Enfin, l'irruption de la sphère privée lors de ces échanges semble inévitable. Une élève de C.P. lors d'une discussion sur les terreurs nocturnes (cauchemars) a ainsi évoqué le fait qu'elle dormait régulièrement dans le lit parental. Avec des élèves de cycle 3, on peut demander explicitement de ne pas faire référence à des événements mettant en scène la vie privée ou portant atteinte à celle d'autrui. Cette exigence est plus délicate à obtenir avec de jeunes élèves, tant la frontière entre les sphères privée et publique est indistincte.

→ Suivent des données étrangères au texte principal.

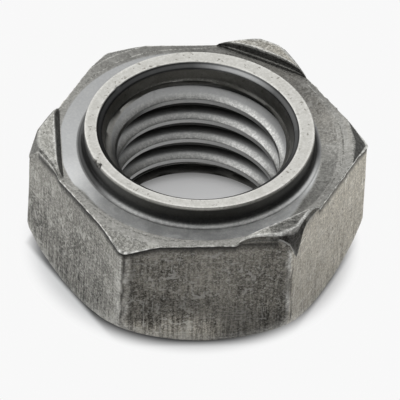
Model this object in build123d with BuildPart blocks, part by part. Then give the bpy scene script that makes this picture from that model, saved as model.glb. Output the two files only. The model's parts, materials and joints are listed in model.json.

On peut également considérer que certaines "révélations" ont le mérite de pouvoir se dire et d'être portées à la connaissance de l'institution scolaire, même si elles ne doivent souffrir d'aucun commentaire lors des débats. Reste que si le maître doit participer à l'émergence d'une telle pensée balbutiante, la question de sa formation reste entière, la polyvalence réservant malheureusement à la philosophie un statut d'exception, sans doute destiné à en garantir l'autorité, sinon l'hermétisme, au sein de l'institution ! La médiation d'albums de littérature de jeunesse est indispensable en cycle 1 : dans l'ouvrage précité de M. Tozzi, une bibliographie est proposée en réponse à la question : " Quels supports aux discussions philosophiques dans les livres et albums pour enfants ?". Mais c'est d'abord le plaisir de la lecture contée, la jouissance d'un texte aux résonances infinies qui doit provoquer de manière singulière cet art du questionnement proprement philosophique.